The Lashkar has instead focused its attentions on mass mobilisation, holding rallies across Pakistan on Sunday to mark Kashmir Day under a label it used since 2009, the Tehreek-e-Azaadi-Kashmir, or movement for the liberation of Kashmir.
Experts say the long leash given to the Jaish could be part of a deliberate strategy by the Inter-Services Intelligence Directorate. “The Jaish is is not as publicity-oriented as the Lashkar,” notes scholar Ayesha Siddiqa, “and has over years managed to stay aloof from popularity contests among the jihadis ,which is why it has managed to acquire the reputation of being India and Kashmir focused.”

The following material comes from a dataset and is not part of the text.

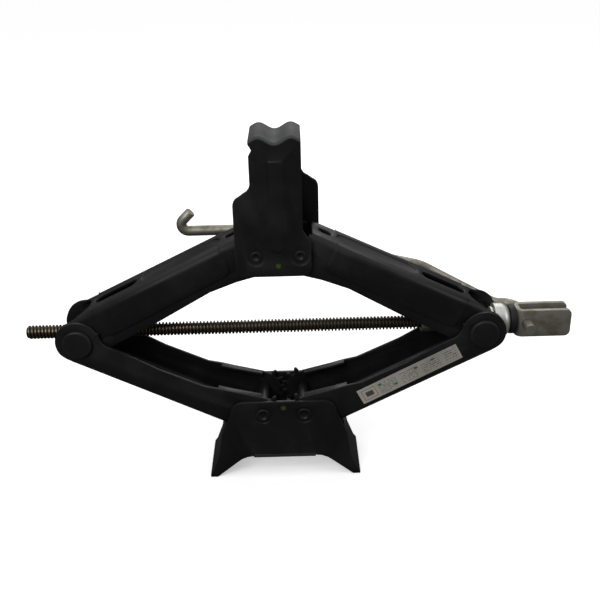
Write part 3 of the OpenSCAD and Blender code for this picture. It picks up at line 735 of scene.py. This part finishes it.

Though the organisation’s attack on Parliament House in Delhi brought India and Pakistan to the edge of war in 2001-02, and it was placed on the United Nations Security Council’s 1267 list of terrorist groups, China has blocked New Delhi’s campaign to have Jaish chief Masood Azhar subjected to sanctions.
From history, there’s at least some reason to suspect that Jaish’s revival might have consequences for Pakistan itself: protected by the ISI, even after its role in hijacking Indian Airlines flight IC-814, the organisation later turned on military ruler General Pervez Musharraf, and by his own account was involved in attempts to assassinate him.
Mati-ur-Rahman Arain, Muhammad Haroon Akbar Khan and Muhammad Tayyab were all listed in Punjab Police records for 2011 as Jaish-e-Muhammad operatives involved in an attack on a Pakistan Air Force bus, as well as other strikes.
However, the Jaish has disappeared from more recent lists of terrorists maintained by the Punjab Police in Pakistan: a sign that Masood Azhar is believed to have purged his organisation of anti-Pakistan jihadists.